Wednesday, September 17, 2008
Livni Might Become PM, But She's No Golda
I am praying as I write this. I am praying that Livni was just playing along with Olmert in doing all the terrible things that she has been doing--such as giving away Jerusalem, planning to destroy what is left of Yesha, and siding with the Peace-Now Nazis.
I am hoping that, when she is independent, she will act to protect Israel for us, but I'm not betting on it.
I'm also not betting that Shas or UTJ or any of the religious parties will actually follow through and refuse to be a part of a coalition that has worked to undermine Jewish control over our land and our Holy Temple. They will do as they always have done--sacrifice what is important for what is politically expedient. Very sad.
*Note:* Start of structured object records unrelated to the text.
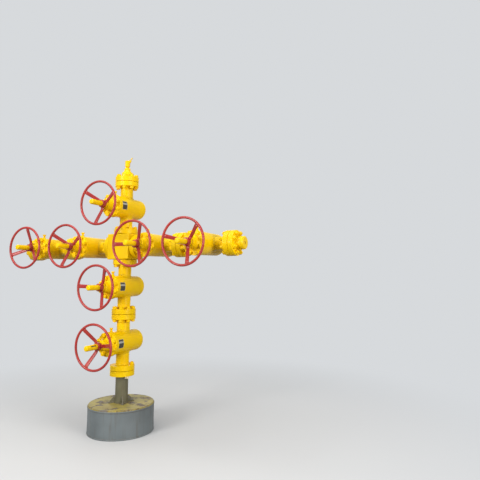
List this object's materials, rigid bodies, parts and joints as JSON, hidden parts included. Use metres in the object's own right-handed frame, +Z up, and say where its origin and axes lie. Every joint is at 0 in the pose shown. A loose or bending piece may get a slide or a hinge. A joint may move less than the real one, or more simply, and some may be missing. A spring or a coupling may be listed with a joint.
{
  "type": "oil wellhead valve stack",
  "caption": "Vertical stack of flanged gate valves with handwheels, a studded cross with valved wings, threaded outlets and a needle valve on top, standing on a drum pedestal",
  "frame": {"origin": "centre of the drum's underside, on the floor", "axes": "+Z up along the vertical run, +X towards the right wing's outlet, stems and handwheels towards -Y"},
  "size_m": [3.08, 0.9614, 3.1056],
  "materials": {
    "yellow_enamel": "glossy yellow enamel over cast and forged steel",
    "red_enamel": "red enamel over steel bar",
    "pipe_paint": "dull grey-olive paint over pipe",
    "drum_paint": "worn grey-blue paint over sheet steel",
    "plate_paint": "worn yellow paint over steel plate"
  },
  "bodies": {
    "tree": {"drum": "drum_paint", "drum_plate": "plate_paint", "stand_pipe": "pipe_paint", "pipe_gussets": "pipe_paint", "bottom_flange": "yellow_enamel", "cross_block": "yellow_enamel", "tree_cap": "yellow_enamel", "needle_valve_body": "yellow_enamel", "left_outlet_flange": "yellow_enamel", "right_outlet_flange": "yellow_enamel", "lower_master_body": "yellow_enamel", "lower_master_bonnet": "yellow_enamel", "lower_master_bearing_cap": "yellow_enamel", "upper_master_body": "yellow_enamel", "upper_master_bonnet": "yellow_enamel", "upper_master_bearing_cap": "yellow_enamel", "swab_body": "yellow_enamel", "swab_bonnet": "yellow_enamel", "swab_bearing_cap": "yellow_enamel", "left_inner_body": "yellow_enamel", "left_inner_bonnet": "yellow_enamel", "left_inner_bearing_cap": "yellow_enamel", "left_outer_body": "yellow_enamel", "left_outer_bonnet": "yellow_enamel", "left_outer_bearing_cap": "yellow_enamel", "right_inner_body": "yellow_enamel", "right_inner_bonnet": "yellow_enamel", "right_inner_bearing_cap": "yellow_enamel", "right_outer_body": "yellow_enamel", "right_outer_bonnet": "yellow_enamel", "right_outer_bearing_cap": "yellow_enamel"},
    "lower_master_wheel": {"lower_master_handwheel": "red_enamel", "lower_master_stem_guard": "yellow_enamel"},
    "upper_master_wheel": {"upper_master_handwheel": "red_enamel", "upper_master_stem_guard": "yellow_enamel"},
    "swab_wheel": {"swab_handwheel": "red_enamel", "swab_stem_guard": "yellow_enamel"},
    "left_inner_wheel": {"left_inner_handwheel": "red_enamel", "left_inner_stem_guard": "yellow_enamel"},
    "left_outer_wheel": {"left_outer_handwheel": "red_enamel", "left_outer_stem_guard": "yellow_enamel"},
    "right_inner_wheel": {"right_inner_handwheel": "red_enamel", "right_inner_stem_guard": "yellow_enamel"},
    "right_outer_wheel": {"right_outer_handwheel": "red_enamel", "right_outer_stem_guard": "yellow_enamel"},
    "needle_handle": {"needle_valve_handle": "yellow_enamel"}
  },
  "joints": [
    {"name": "lower_master_turn", "type": "hinge", "parent": "tree", "child": "lower_master_wheel", "pos_m": [0, -0.4175, 0.9605], "axis": [0, -1, 0], "range_deg": [0, 4860]},
    {"name": "upper_master_turn", "type": "hinge", "parent": "tree", "child": "upper_master_wheel", "pos_m": [0, -0.4175, 1.5795], "axis": [0, -1, 0], "range_deg": [0, 4860]},
    {"name": "swab_turn", "type": "hinge", "parent": "tree", "child": "swab_wheel", "pos_m": [0, -0.4175, 2.4945], "axis": [0, -1, 0], "range_deg": [0, 4860]},
    {"name": "left_inner_turn", "type": "hinge", "parent": "tree", "child": "left_inner_wheel", "pos_m": [-0.4615, -0.4175, 2.037], "axis": [0, -1, 0], "range_deg": [0, 4860]},
    {"name": "left_outer_turn", "type": "hinge", "parent": "tree", "child": "left_outer_wheel", "pos_m": [-1.0805, -0.4175, 2.037], "axis": [0, -1, 0], "range_deg": [0, 4860]},
    {"name": "right_inner_turn", "type": "hinge", "parent": "tree", "child": "right_inner_wheel", "pos_m": [0.4615, -0.4175, 2.037], "axis": [0, -1, 0], "range_deg": [0, 4860]},
    {"name": "right_outer_turn", "type": "hinge", "parent": "tree", "child": "right_outer_wheel", "pos_m": [1.0805, -0.4175, 2.037], "axis": [0, -1, 0], "range_deg": [0, 4860]},
    {"name": "needle_valve_turn", "type": "hinge", "parent": "tree", "child": "needle_handle", "pos_m": [0.04371, 0, 3.06789], "axis": [0.6428, 0, 0.766], "range_deg": [0, 1890]}
  ]
}
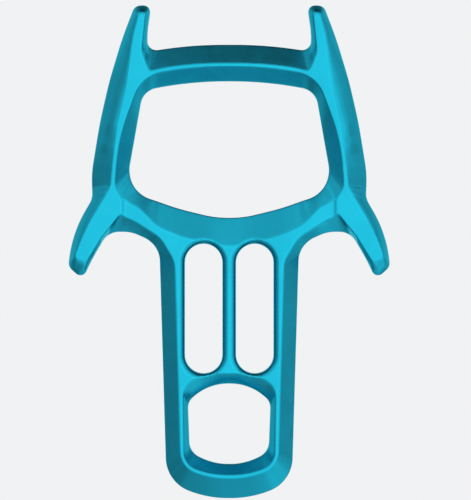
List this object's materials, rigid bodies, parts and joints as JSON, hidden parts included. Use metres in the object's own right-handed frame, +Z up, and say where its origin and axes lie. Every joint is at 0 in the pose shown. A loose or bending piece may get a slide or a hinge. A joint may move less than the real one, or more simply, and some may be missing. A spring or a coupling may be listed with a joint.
{
  "type": "figure eight descender",
  "caption": "Flat forged aluminium figure eight descender: a wide rope loop with horns and wings, twin rope slots in the stem and a small carabiner eye.",
  "frame": {"origin": "the point it hangs from: underside of the rope loop's top bar, on the centre line, at mid-thickness", "axes": "+Z up the centre line from the eye towards the horns, -Y out of the front face, +X to the right wing seen from the front"},
  "size_m": [0.0976, 0.012, 0.1499],
  "materials": {
    "anodised_aluminium": "satin"
  },
  "bodies": {
    "root": {"descender_body": "anodised_aluminium"}
  },
  "joints": []
}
I am hoping that Labor or one of the other left wing parties will, for some unknown and unrelated reason, refuse to make a coalition so that we are saved from the "forward" expansion of Kadima.
I know one thing for certain, Livni is no Golda.
Exit polls: Big win for Livni
Huge night for foreign minister: Tzipi Livni wins Kadima primaries with roughly 48% of vote, exit polls predict; Livni will now have opportunity to form government, become Israel's first female prime minister since Golda Meir
Huge night for Tzipi Livni: Foreign Minister Tzipi Livni won Wednesday's Kadima primaries with roughly 48% of the vote, exit polls predicted after polling station across the nation closed.
According to Channel 2's exit poll, Livni won 48% of the vote, while Mofaz won 37%. Avi Dichter and Meir Sheetrit were tied at 7% each. According to Channel 10, Livni won 49% of the vote and Mofaz garnered 37%. Sheetrit and Dichter were tied at 7% in this poll as well. Meanwhile, Channel 1 predicted that Livni won 47% of the vote, compared to Mofaz's 37%
Throughout the campaign, Livni aimed to convince Kadima voters that she will bring the party back to former Prime Minister Ariel Sharon's glory days. She repeatedly stressed her clean, uncorrupted image, noting that "I've been conducting myself differently throughout my political life, not in order to say I'm different, but rather, to prove that it is possible to do it differently."
Livni will now replace Ehud Olmert as Kadima chairman and will have the opportunity to form a government. Should she be able to secure a coalition, Livni will become Israel's first female prime minister since Golda Meir, who led the country in the 1970s.
Meanwhile, Mofaz's activists were stunned by the exit polls. "I'm shocked. This contradicts everything I thought," one of them said. A female activist added: "Perhaps there is still some hope. Maybe the actual results will be the oppositeand Shaul Mofaz will become the next prime minister. We believe in him."
Elsewhere, Dichter's camp issued a statement in response to the exit polls: "This is Minister Dichter's first but certainly not last race. Overall we're quite satisfied with the poll results and are waiting for the actual results."
The day was marred by reports of irregularities and mayhem. The Central Elections Committee disqualified the polling station in Rahat after a man entered the site and threw all the ballots out the window. Irregularities were also reported in other polling stations.
Wednesday evening, following a tense day, Kadima's Central Elections Committee approved Livni's request to extend voting hours to 10:30 pm, instead of 10 pm, as result of "congestion at polling stations" nationwide. Earlier in the day, Livni associates expressed deep concern over the low voter turnout rate reported across the country.
Voting hours were initially extended to 11 pm in wake of Livni's request, but the decision was changed following an appeal submitted by Mofaz's camp. Mofaz was hoping for a low turnout rate in order to capitalize on his camp's superior organizational abilities. However, it now appears Livni was able to bring her supporters to the polling stations and score a huge victory.